Description of the task:
Copy down all of the data underneath, exactly as shown.

Available data:

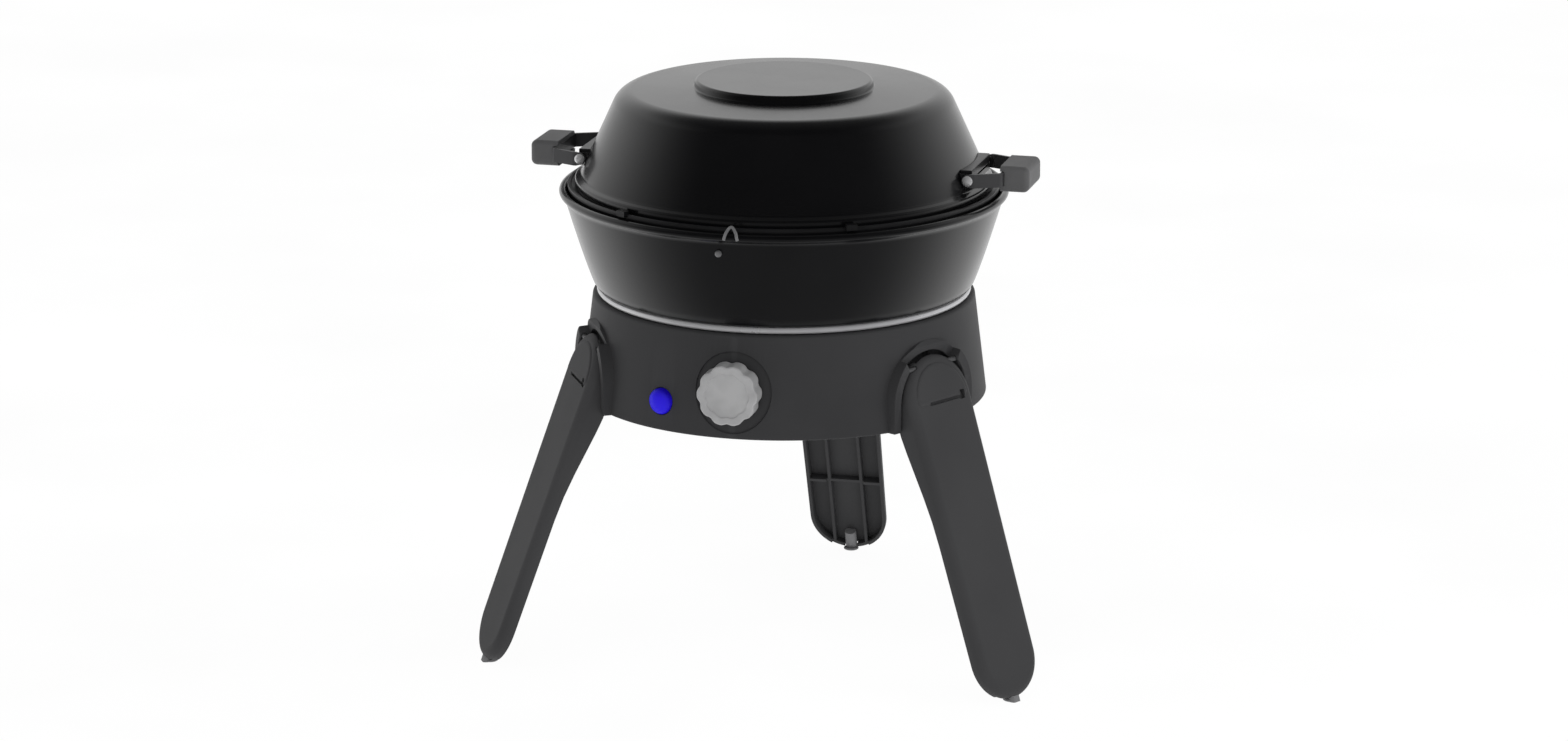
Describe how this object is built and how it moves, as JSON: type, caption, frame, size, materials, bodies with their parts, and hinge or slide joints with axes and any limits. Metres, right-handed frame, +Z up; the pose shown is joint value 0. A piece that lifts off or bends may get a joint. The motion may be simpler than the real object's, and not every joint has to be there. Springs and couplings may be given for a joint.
{
  "type": "portable tabletop gas grill",
  "caption": "Portable gas grill: domed lid with folding strip handles, slotted grill plate, tapered bowl, round burner housing with knob and igniter, fold-out tripod legs.",
  "frame": {"origin": "centre of the bounding box at the floor, between the three feet", "axes": "+Z up, -Y towards the control knob, +X to the right hand of a person facing the knob"},
  "size_m": [0.417, 0.3964, 0.419],
  "materials": {
    "black_enamel": "gloss vitreous enamel",
    "cast_plate": "satin non-stick coating",
    "housing_plastic": "fine matt grain",
    "foot_rubber": "matt",
    "bright_ring": "polished",
    "knob_silver": "satin silver paint",
    "igniter_blue": "gloss",
    "grip_plastic": "matt",
    "dark_strip": "satin",
    "bright_rivet": "bright",
    "steel": "zinc plated",
    "brass": "satin",
    "cast_aluminium": "as cast",
    "black_cap": "matt enamel",
    "black_plastic": "satin",
    "porcelain": "glazed"
  },
  "bodies": {
    "base": {"burner_housing": "housing_plastic", "bottom_cover": "housing_plastic", "cover_screw_1": "steel", "cover_screw_2": "steel", "cover_screw_3": "steel", "heat_shield": "steel", "trim_ring": "bright_ring", "bowl": "black_enamel", "bowl_screw_1": "steel", "bowl_screw_2": "steel", "bowl_screw_3": "steel", "rim_clip": "dark_strip", "rim_clip_rivet": "bright_rivet", "leg_pin_right": "steel", "leg_pin_left": "steel", "leg_pin_rear": "steel", "gas_valve_body": "brass", "gas_jet": "brass", "gas_pipe": "brass", "hose_tail": "brass", "venturi_tube": "cast_aluminium", "burner_head": "cast_aluminium", "burner_cap": "black_cap", "burner_bracket": "steel", "piezo_body": "black_plastic", "ignition_lead": "black_plastic", "electrode_insulator": "porcelain", "spark_electrode": "steel"},
    "leg_right_body": {"leg_right": "housing_plastic", "foot_peg_right": "foot_rubber"},
    "leg_left_body": {"leg_left": "housing_plastic", "foot_peg_left": "foot_rubber"},
    "leg_rear_body": {"leg_rear": "housing_plastic", "foot_peg_rear": "foot_rubber"},
    "knob_body": {"control_knob": "knob_silver", "valve_spindle": "steel"},
    "igniter_body": {"igniter_button": "igniter_blue"},
    "grill_plate_body": {"grill_plate": "cast_plate"},
    "lid_body": {"lid": "black_enamel", "handle_bracket_right": "dark_strip", "handle_bracket_left": "dark_strip", "handle_rivet_right_rear": "bright_rivet", "handle_rivet_right_front": "bright_rivet", "handle_rivet_left_rear": "bright_rivet", "handle_rivet_left_front": "bright_rivet"},
    "handle_right_body": {"handle_strap_right": "dark_strip", "handle_grip_right": "grip_plastic"},
    "handle_left_body": {"handle_strap_left": "dark_strip", "handle_grip_left": "grip_plastic"}
  },
  "joints": [
    {"name": "leg_right_fold", "type": "hinge", "parent": "base", "child": "leg_right_body", "pos_m": [0.12419, -0.10259, 0.232], "axis": [-0.4848, -0.8746, 0], "range_deg": [0, 146]},
    {"name": "leg_left_fold", "type": "hinge", "parent": "base", "child": "leg_left_body", "pos_m": [-0.12484, -0.10693, 0.232], "axis": [-0.515, 0.8572, 0], "range_deg": [0, 146]},
    {"name": "leg_rear_fold", "type": "hinge", "parent": "base", "child": "leg_rear_body", "pos_m": [-0.00409, 0.11091, 0.232], "axis": [0.9998, 0.0175, 0], "range_deg": [0, 146]},
    {"name": "knob_turn", "type": "hinge", "parent": "base", "child": "knob_body", "pos_m": [-0.00158, -0.17087, 0.2238], "axis": [0, -1, 0], "range_deg": [0, 210]},
    {"name": "igniter_press", "type": "slide", "parent": "base", "child": "igniter_body", "axis": [0.3907, 0.9205, 0], "range_m": [0, 0.005], "stiffness_N_per_m": 300},
    {"name": "grill_plate_lift", "type": "slide", "parent": "base", "child": "grill_plate_body", "axis": [0, 0, 1], "range_m": [0, 0.12]},
    {"name": "lid_lift", "type": "slide", "parent": "grill_plate_body", "child": "lid_body", "axis": [0, 0, 1], "range_m": [0, 0.2]},
    {"name": "handle_right_fold", "type": "hinge", "parent": "lid_body", "child": "handle_right_body", "pos_m": [0.14192, -0.03287, 0.359], "axis": [0, -1, 0], "range_deg": [0, 80]},
    {"name": "handle_left_fold", "type": "hinge", "parent": "lid_body", "child": "handle_left_body", "pos_m": [-0.14508, -0.03287, 0.359], "axis": [0, 1, 0], "range_deg": [0, 80]}
  ]
}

Problem solution:
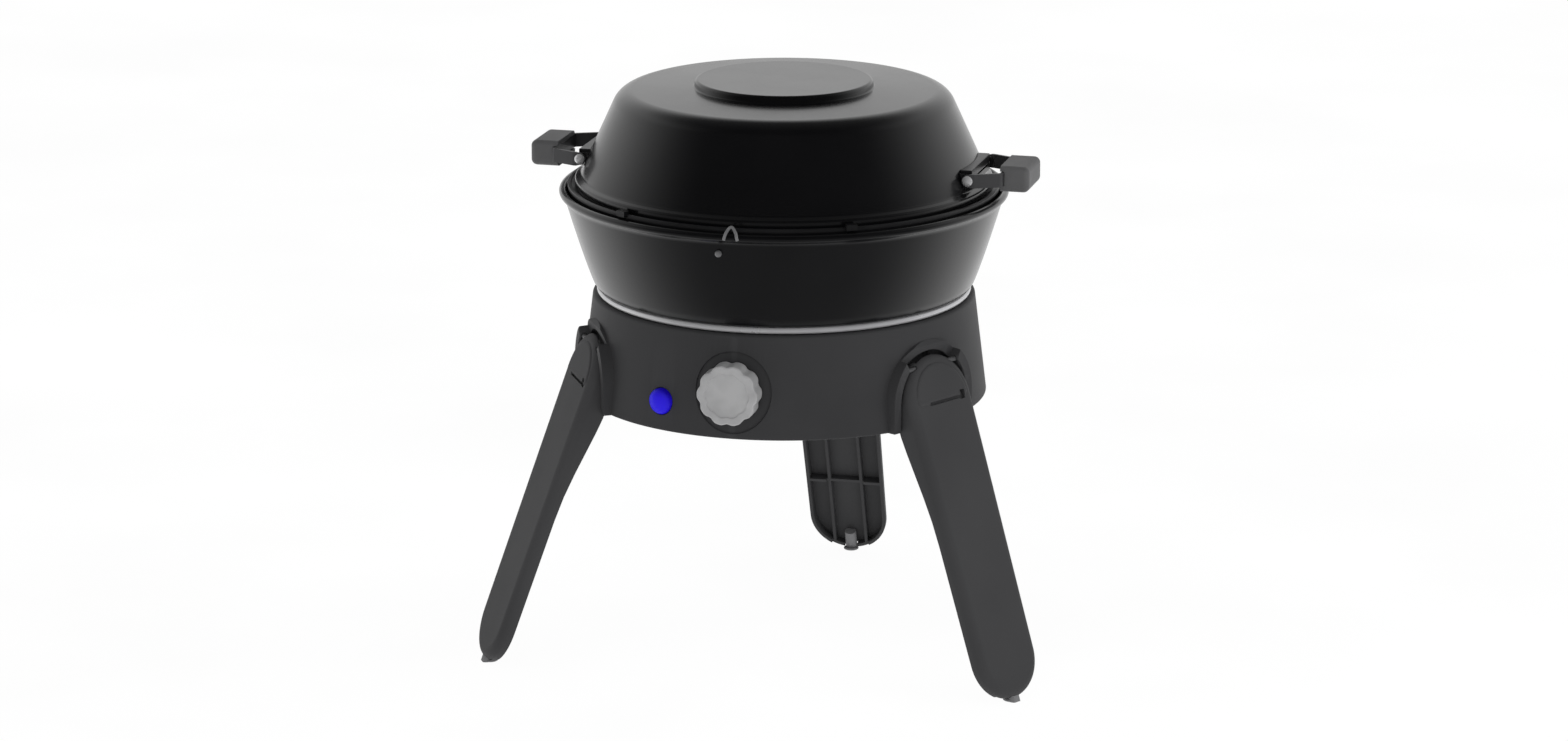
Describe how this object is built and how it moves, as JSON: type, caption, frame, size, materials, bodies with their parts, and hinge or slide joints with axes and any limits. Metres, right-handed frame, +Z up; the pose shown is joint value 0. A piece that lifts off or bends may get a joint. The motion may be simpler than the real object's, and not every joint has to be there. Springs and couplings may be given for a joint.
{
  "type": "portable tabletop gas grill",
  "caption": "Portable gas grill: domed lid with folding strip handles, slotted grill plate, tapered bowl, round burner housing with knob and igniter, fold-out tripod legs.",
  "frame": {"origin": "centre of the bounding box at the floor, between the three feet", "axes": "+Z up, -Y towards the control knob, +X to the right hand of a person facing the knob"},
  "size_m": [0.417, 0.3964, 0.419],
  "materials": {
    "black_enamel": "gloss vitreous enamel",
    "cast_plate": "satin non-stick coating",
    "housing_plastic": "fine matt grain",
    "foot_rubber": "matt",
    "bright_ring": "polished",
    "knob_silver": "satin silver paint",
    "igniter_blue": "gloss",
    "grip_plastic": "matt",
    "dark_strip": "satin",
    "bright_rivet": "bright",
    "steel": "zinc plated",
    "brass": "satin",
    "cast_aluminium": "as cast",
    "black_cap": "matt enamel",
    "black_plastic": "satin",
    "porcelain": "glazed"
  },
  "bodies": {
    "base": {"burner_housing": "housing_plastic", "bottom_cover": "housing_plastic", "cover_screw_1": "steel", "cover_screw_2": "steel", "cover_screw_3": "steel", "heat_shield": "steel", "trim_ring": "bright_ring", "bowl": "black_enamel", "bowl_screw_1": "steel", "bowl_screw_2": "steel", "bowl_screw_3": "steel", "rim_clip": "dark_strip", "rim_clip_rivet": "bright_rivet", "leg_pin_right": "steel", "leg_pin_left": "steel", "leg_pin_rear": "steel", "gas_valve_body": "brass", "gas_jet": "brass", "gas_pipe": "brass", "hose_tail": "brass", "venturi_tube": "cast_aluminium", "burner_head": "cast_aluminium", "burner_cap": "black_cap", "burner_bracket": "steel", "piezo_body": "black_plastic", "ignition_lead": "black_plastic", "electrode_insulator": "porcelain", "spark_electrode": "steel"},
    "leg_right_body": {"leg_right": "housing_plastic", "foot_peg_right": "foot_rubber"},
    "leg_left_body": {"leg_left": "housing_plastic", "foot_peg_left": "foot_rubber"},
    "leg_rear_body": {"leg_rear": "housing_plastic", "foot_peg_rear": "foot_rubber"},
    "knob_body": {"control_knob": "knob_silver", "valve_spindle": "steel"},
    "igniter_body": {"igniter_button": "igniter_blue"},
    "grill_plate_body": {"grill_plate": "cast_plate"},
    "lid_body": {"lid": "black_enamel", "handle_bracket_right": "dark_strip", "handle_bracket_left": "dark_strip", "handle_rivet_right_rear": "bright_rivet", "handle_rivet_right_front": "bright_rivet", "handle_rivet_left_rear": "bright_rivet", "handle_rivet_left_front": "bright_rivet"},
    "handle_right_body": {"handle_strap_right": "dark_strip", "handle_grip_right": "grip_plastic"},
    "handle_left_body": {"handle_strap_left": "dark_strip", "handle_grip_left": "grip_plastic"}
  },
  "joints": [
    {"name": "leg_right_fold", "type": "hinge", "parent": "base", "child": "leg_right_body", "pos_m": [0.12419, -0.10259, 0.232], "axis": [-0.4848, -0.8746, 0], "range_deg": [0, 146]},
    {"name": "leg_left_fold", "type": "hinge", "parent": "base", "child": "leg_left_body", "pos_m": [-0.12484, -0.10693, 0.232], "axis": [-0.515, 0.8572, 0], "range_deg": [0, 146]},
    {"name": "leg_rear_fold", "type": "hinge", "parent": "base", "child": "leg_rear_body", "pos_m": [-0.00409, 0.11091, 0.232], "axis": [0.9998, 0.0175, 0], "range_deg": [0, 146]},
    {"name": "knob_turn", "type": "hinge", "parent": "base", "child": "knob_body", "pos_m": [-0.00158, -0.17087, 0.2238], "axis": [0, -1, 0], "range_deg": [0, 210]},
    {"name": "igniter_press", "type": "slide", "parent": "base", "child": "igniter_body", "axis": [0.3907, 0.9205, 0], "range_m": [0, 0.005], "stiffness_N_per_m": 300},
    {"name": "grill_plate_lift", "type": "slide", "parent": "base", "child": "grill_plate_body", "axis": [0, 0, 1], "range_m": [0, 0.12]},
    {"name": "lid_lift", "type": "slide", "parent": "grill_plate_body", "child": "lid_body", "axis": [0, 0, 1], "range_m": [0, 0.2]},
    {"name": "handle_right_fold", "type": "hinge", "parent": "lid_body", "child": "handle_right_body", "pos_m": [0.14192, -0.03287, 0.359], "axis": [0, -1, 0], "range_deg": [0, 80]},
    {"name": "handle_left_fold", "type": "hinge", "parent": "lid_body", "child": "handle_left_body", "pos_m": [-0.14508, -0.03287, 0.359], "axis": [0, 1, 0], "range_deg": [0, 80]}
  ]
}